■ **AIM**:
Please give the listing again in its entirety, exactly as written.

##### MATERIAL PROVIDED #####

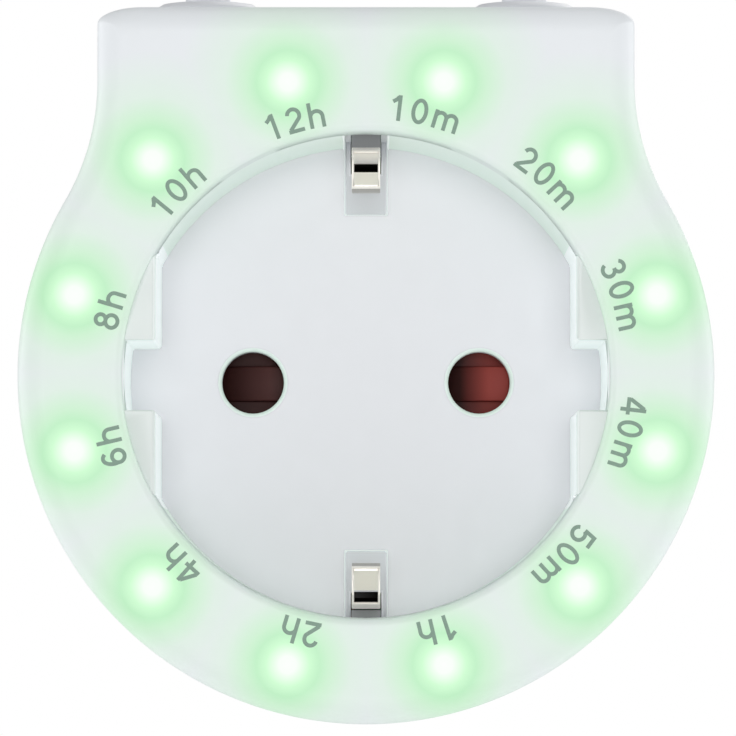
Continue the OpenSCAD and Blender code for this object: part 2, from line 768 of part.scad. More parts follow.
module contact_carrier() color("dimgray") {
    difference() {
        union() {
            block([-chamber_x - chamber_wall, block_y0, chamber_z0 - chamber_wall],
                  [chamber_x + chamber_wall, block_y1, chamber_z1 + chamber_wall]);
            for (e = ears) rod(e.x, e.y, block_y0, block_y1, ear_r);
            for (s = [-1, 1]) block([s * pin_x - pocket_half, block_y0, -pocket_half],
                                    [s * pin_x + pocket_half, pocket_end, pocket_half]);
        }
        for (s = [-1, 1]) {
            rod(s * pin_x, 0, block_y0 - eps, sleeve_y0 - fit_gap + eps, hole_r);
            rod(s * pin_x, 0, sleeve_y0 - fit_gap, pocket_end + eps, bore_r);
        }
        for (e = ears) rod(e.x, e.y, block_y0 - eps, block_y1 + eps, small_screw_r + run_gap);
        rod(0, 0, block_y1 - rivet_head_h - fit_gap, block_y1 + eps, rivet_head_r + fit_gap);
    }
}

module shutter_slider() color("firebrick") {
    plate_y = slider_y1 - slider_plate_t;
    difference() {
        block([slider_x0, plate_y, -slider_half_w], [slider_x1, slider_y1, slider_half_w]);
        for (s = [-1, 1])
            block([s * pin_x - pad_half - shutter_travel, plate_y - eps, slider_rim - slider_half_w],
                  [s * pin_x - pad_half, slider_y1 + eps, slider_half_w - slider_rim]);
    }
    for (s = [-1, 1]) translate([s * pin_x, 0, -ramp_half_w]) linear_extrude(2 * ramp_half_w)
        polygon([[-pad_half, plate_y], [-pad_half, plate_y + merge], [hole_r, plate_y + merge],
                 [hole_r, slider_y0], [ramp_top_x, slider_y0]]);
    block([lug_x, plate_y, slider_half_w - eps], [lug_x + lug_w, slider_y1, lug_z1]);
}

function helix_ring(x, a) = [for (k = [0 : 5])
    let (r = spring_r - spring_wire_r + spring_wire_r * cos(60 * k))
    [x + spring_wire_r * sin(60 * k), r * cos(a), r * sin(a)]];

module shutter_spring() color("silver") {
    steps = 10 * spring_turns;
    x0 = lug_x + lug_w + spring_wire_r + fit_gap / 2;
    x1 = stop_x - spring_wire_r - fit_gap / 2;
    rings = [for (i = [0 : steps]) helix_ring(x0 + (x1 - x0) * i / steps, 36 * i)];
    sides = [for (i = [0 : steps - 1], k = [0 : 5], t = [0, 1])
        let (a = 6 * i + k, b = 6 * i + (k + 1) % 6)
        t == 0 ? [a, a + 6, b] : [b, a + 6, b + 6]];
    translate([0, (slider_y0 + slider_y1) / 2, spring_z])
        polyhedron(points = [for (r = rings) each r],
                   faces = concat([[0, 1, 2, 3, 4, 5]], sides,
                                  [[for (k = [5 : -1 : 0]) 6 * steps + k]]));
}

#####

■ **ANSWER TO THE TASK**:
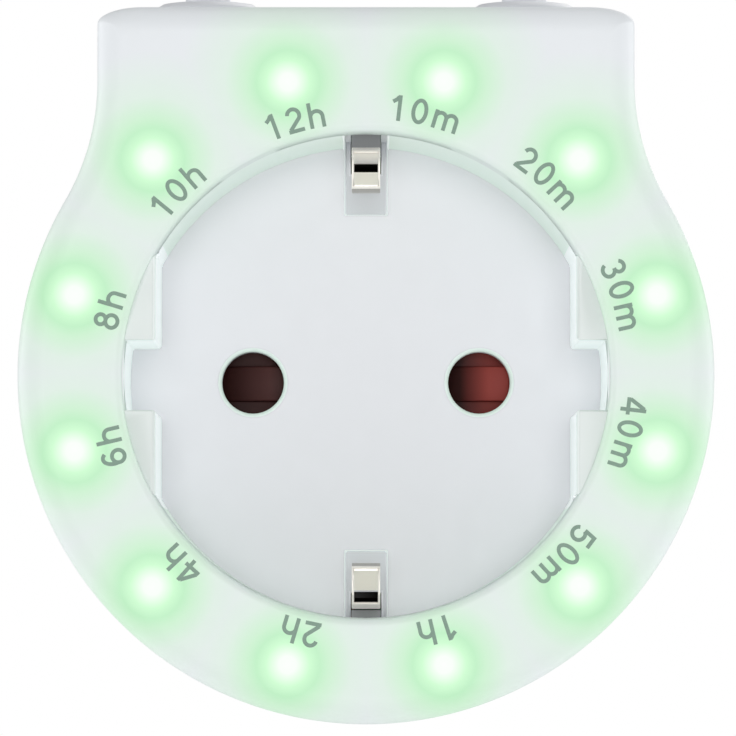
Continue the OpenSCAD and Blender code for this object: part 2, from line 768 of part.scad. More parts follow.
module contact_carrier() color("dimgray") {
    difference() {
        union() {
            block([-chamber_x - chamber_wall, block_y0, chamber_z0 - chamber_wall],
                  [chamber_x + chamber_wall, block_y1, chamber_z1 + chamber_wall]);
            for (e = ears) rod(e.x, e.y, block_y0, block_y1, ear_r);
            for (s = [-1, 1]) block([s * pin_x - pocket_half, block_y0, -pocket_half],
                                    [s * pin_x + pocket_half, pocket_end, pocket_half]);
        }
        for (s = [-1, 1]) {
            rod(s * pin_x, 0, block_y0 - eps, sleeve_y0 - fit_gap + eps, hole_r);
            rod(s * pin_x, 0, sleeve_y0 - fit_gap, pocket_end + eps, bore_r);
        }
        for (e = ears) rod(e.x, e.y, block_y0 - eps, block_y1 + eps, small_screw_r + run_gap);
        rod(0, 0, block_y1 - rivet_head_h - fit_gap, block_y1 + eps, rivet_head_r + fit_gap);
    }
}

module shutter_slider() color("firebrick") {
    plate_y = slider_y1 - slider_plate_t;
    difference() {
        block([slider_x0, plate_y, -slider_half_w], [slider_x1, slider_y1, slider_half_w]);
        for (s = [-1, 1])
            block([s * pin_x - pad_half - shutter_travel, plate_y - eps, slider_rim - slider_half_w],
                  [s * pin_x - pad_half, slider_y1 + eps, slider_half_w - slider_rim]);
    }
    for (s = [-1, 1]) translate([s * pin_x, 0, -ramp_half_w]) linear_extrude(2 * ramp_half_w)
        polygon([[-pad_half, plate_y], [-pad_half, plate_y + merge], [hole_r, plate_y + merge],
                 [hole_r, slider_y0], [ramp_top_x, slider_y0]]);
    block([lug_x, plate_y, slider_half_w - eps], [lug_x + lug_w, slider_y1, lug_z1]);
}

function helix_ring(x, a) = [for (k = [0 : 5])
    let (r = spring_r - spring_wire_r + spring_wire_r * cos(60 * k))
    [x + spring_wire_r * sin(60 * k), r * cos(a), r * sin(a)]];

module shutter_spring() color("silver") {
    steps = 10 * spring_turns;
    x0 = lug_x + lug_w + spring_wire_r + fit_gap / 2;
    x1 = stop_x - spring_wire_r - fit_gap / 2;
    rings = [for (i = [0 : steps]) helix_ring(x0 + (x1 - x0) * i / steps, 36 * i)];
    sides = [for (i = [0 : steps - 1], k = [0 : 5], t = [0, 1])
        let (a = 6 * i + k, b = 6 * i + (k + 1) % 6)
        t == 0 ? [a, a + 6, b] : [b, a + 6, b + 6]];
    translate([0, (slider_y0 + slider_y1) / 2, spring_z])
        polyhedron(points = [for (r = rings) each r],
                   faces = concat([[0, 1, 2, 3, 4, 5]], sides,
                                  [[for (k = [5 : -1 : 0]) 6 * steps + k]]));
}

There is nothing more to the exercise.